On the subject of Obamacare, it was passed by a Congressional majority, signed into law by the President, and upheld (mostly) by a conservative-leaning Supreme Court. At this point, the GOP is the guy that says “best two out of three”, then changes it to “best three out of five”, and so on. At some point, you have to acknowledge that Obamacare is happening. The GOP had the opportunity, and still does for that matter, to provide input and suggestions to areas they feel could use improvement. So far, the GOP has failed to do that, content on heckling and vilifying anyone attempting to make the law better. Consequently, the idea that Congressional Republicans are going to get on cable TV and pin a government shutdown, which polls universally show the general public will absolutely blame the GOP for, on the President and Congressional Democrats for failing to repeal the President’s signature achievement would be utterly insane if the Republican Party hadn’t already shown a fanatical dedication to the idea that politics is now post-truth.

Cruz’s statement that the 1995 government shutdown didn’t hurt the GOP is looney tunes. It cost Newt Gingrich his job as Speaker and Bob Dole a fighting chance at beating Bill Clinton. If late 90s/early 00s era Democrats hadn’t been almost entirely ineffective, we might have had President Al Gore and Democratic Congress. Oh, and those “balanced budgets”? Yeah, all it took was Republicans taking control of the Presidency, House, and Senate to flush those down the crapper, which should be a lesson to everyone: Democrats lower the deficit, Republicans raise it.

Moving on, we have this piece from Greg Sargent at the Washington Post.

How, if you are Ted Cruz, do you win the Republican nomination for president?

Well, for starters, you don’t do what you did to get elected to the Senate in Texas.

You follow the same path that you used to win an upset nomination for the Senate.

Sadly for Ted Cruz, being the biggest dickhead in national politics does not endear you to anyone except the people that already like you, which kind of precludes running for and winning the Presidency. This is doubly true when the people that already like you are facing a demographic black hole, and the people that don’t like you fucking hate your guts.

No, it’s not going to be substance.

Well that’s for damn sure. Once you get past the fact that every time Cruz opens his mouth he loses another percentage point worth of Independents, you realize that Cruz has done absolutely nothing as a United States Senator.
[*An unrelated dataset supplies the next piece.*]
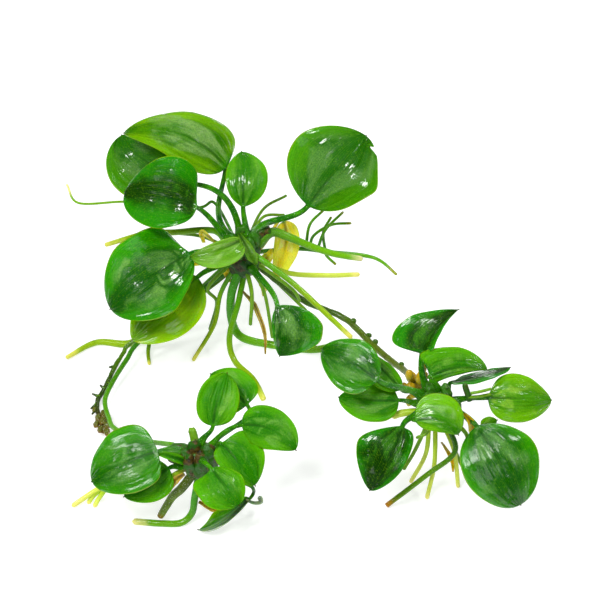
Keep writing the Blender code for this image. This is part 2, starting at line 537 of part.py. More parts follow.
cluster = [
    lump("bud_4", MOTHER, (-68.5, -66.5, 3.7), (2.6, 3.4, 2.6), fine=2),
    lump("bud_5", MOTHER, (-67.2, -71, 3.5), (2.8, 3.4, 2.4), fine=2),
    lump("bud_6", MOTHER, (-72.8, -59, 3.8), (1.6, 2.4, 1.8), fine=1),
]
fuse(bud_stalk, cluster, RUNNER_OLIVE)
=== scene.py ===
import math

import bpy
import numpy as np
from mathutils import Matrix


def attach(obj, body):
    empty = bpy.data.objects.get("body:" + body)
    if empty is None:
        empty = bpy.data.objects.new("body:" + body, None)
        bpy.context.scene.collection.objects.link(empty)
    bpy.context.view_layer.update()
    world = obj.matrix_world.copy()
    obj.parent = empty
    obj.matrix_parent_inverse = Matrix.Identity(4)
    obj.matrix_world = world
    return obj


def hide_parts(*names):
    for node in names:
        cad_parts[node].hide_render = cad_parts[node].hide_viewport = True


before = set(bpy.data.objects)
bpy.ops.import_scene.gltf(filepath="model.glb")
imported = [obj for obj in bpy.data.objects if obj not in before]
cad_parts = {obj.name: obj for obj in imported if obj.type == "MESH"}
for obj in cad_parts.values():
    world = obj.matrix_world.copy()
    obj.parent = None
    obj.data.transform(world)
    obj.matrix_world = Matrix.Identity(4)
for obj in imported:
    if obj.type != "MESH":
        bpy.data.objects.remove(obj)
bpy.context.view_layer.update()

# View: the plant lies on a white surface and is seen from in front and well above, through a long
# lens. The camera looks at the middle of the plant, a little over the surface.
VIEW_RISE = math.radians(42)
VIEW_DISTANCE = 0.833
VIEW_TARGET = np.array([0.0047, 0.0327, 0.030])
view = bpy.data.objects.new("view", bpy.data.cameras.new("view"))
view.data.lens = 100
view.data.sensor_width = 36
view.location = VIEW_TARGET + VIEW_DISTANCE * np.array([0, -math.cos(VIEW_RISE), math.sin(VIEW_RISE)])
view.rotation_euler = (math.pi / 2 - VIEW_RISE, 0, 0)
view.data.clip_start, view.data.clip_end = 0.01, 50
bpy.context.scene.collection.objects.link(view)
bpy.context.scene.camera = view
bpy.context.scene.view_settings.view_transform = "Standard"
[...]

Texas could have elected a radio tuned to Rush Limbaugh to the Senate with the same effect.

Instead, Cruz will use the tried-and-true strategy of calling the rest of the party weaklings and wimps.

I bet he shakes down Marco Rubio and Rand Paul for their lunch money after the Senate adjourns.
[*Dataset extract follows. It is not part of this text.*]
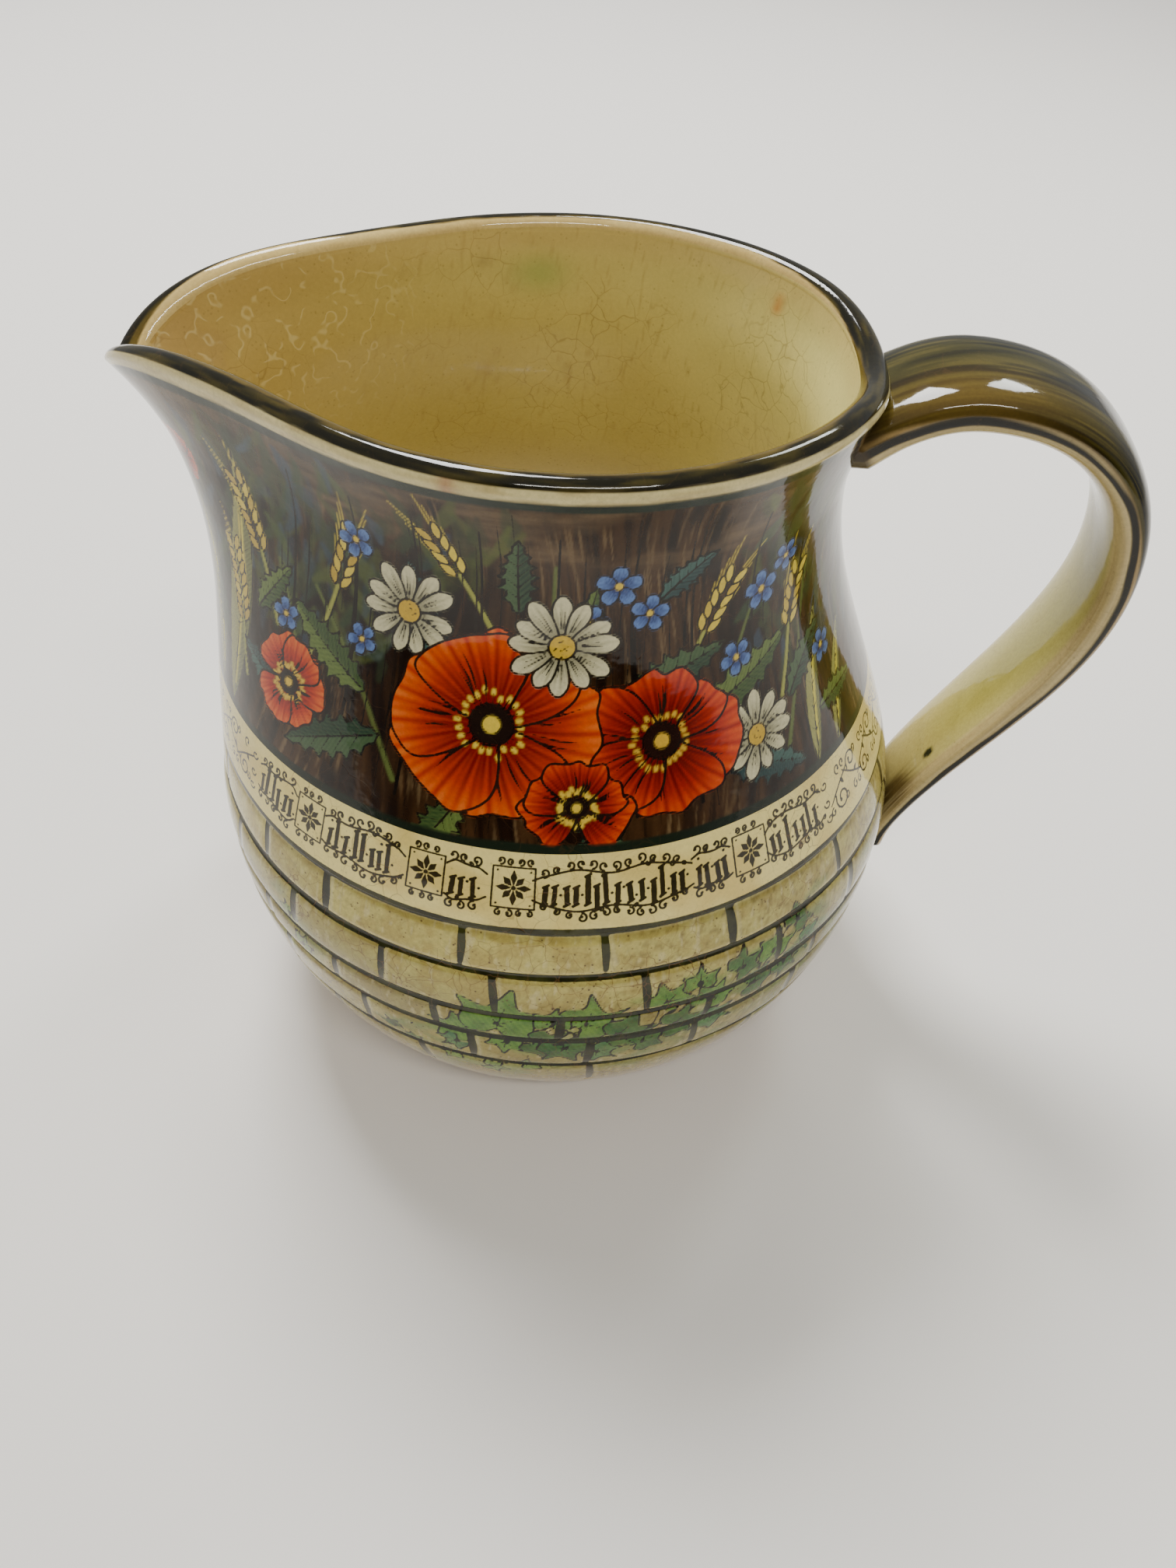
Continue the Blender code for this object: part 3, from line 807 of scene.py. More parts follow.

Remember, what this basically comes down to is a threat by a handful of Republicans — who, again, lost the last elections — to hold their noses until they turn blue, and to take the country down with them, until everyone just gives them what they want.

You know who acts like that? Spoiled children. I guess what I’m saying is the Republican party needs a good spanking. Kinky!

As a way to separate himself from the pack at the expense of his fellow Republicans, however, Cruz’s tactics are hardly insane. They’re irresponsible, but if Cruz doesn’t have the willingness to demagogue, then he’s just a brand new Republican Senator with nothing to show for his first six months in office, and no plans to add anything substantive to his record before his already-begun presidential run. So expect plenty more of this in the months to come. After all, it may be hurtful for the nation and destructive for his party, but it’s a lot easier than actually doing real (conservative) policy work.

The worst thing about Ted Cruz is the last sentence. By all accounts, Cruz is a smart guy. He just has no interest in even being perceived as a Paul Ryan-style policy wonk. He could be coming up with conservative alternatives to liberal policies, but he’d rather demagogue instead.

So far I’ve discussed Ted Cruz’s many failings, but I haven’t really answered the question posed by the title. Somewhere between 1970 and today, the GOP forgot Lesson Number 2.

Conservatives didn’t always believe the crap they’re peddling today. In fact, George H. W. Bush called it what it was in the 1980 Republican Presidential primary.

Right there is when you can begin to see the winds change. Bush I went from calling Ronald Reagan’s economic plan “voodoo economics” to endorsing it and saying he never said it, right after he was elected Vice President. After that, the GOP bought into it. The same case can be made for a hundred other conservative political positions; they thought it was crap until someone ran on it and won, and suddenly it’s gospel.

Now, policies are one thing, but what happens when it becomes personal?

From Annie Laurie at Balloon Juice:

But I’m getting the impression that Cruz is so impressed with his new “gravitas” that he’s fallen for his own hype (traditionally the professional grifter’s greatest pitfall), and now sees himself following in the footsteps of quite a different role model. Hey, if a brand-new Senator from an unimportant Midwestern state can rocket to the White House and a Nobel Peace Prize in just four years, why not a sterling fellow like Rafael Edward “Ted” Cruz?

That’s not the first time I’ve heard that theory.

To become President, Barack Obama had to beat two very experienced campaigners in Hillary Clinton and John McCain. If the economy hadn’t tanked, there’s a case to be made that Hillary would have beaten him. Before that, he smacked around Alan Keyes in his Senate run. Ted Cruz beat the Lieutenant Governor of Texas, David Dewhurst, in a runoff election in the midst of the massive 2010 Republican wave election. With the relative likelihood of facing either Hillary Clinton or Joe Biden in 2016, either backed by Obama’s outstanding campaign organization, could Ted Cruz be the next Barack Obama?

Let’s just say, I wouldn’t bet on it.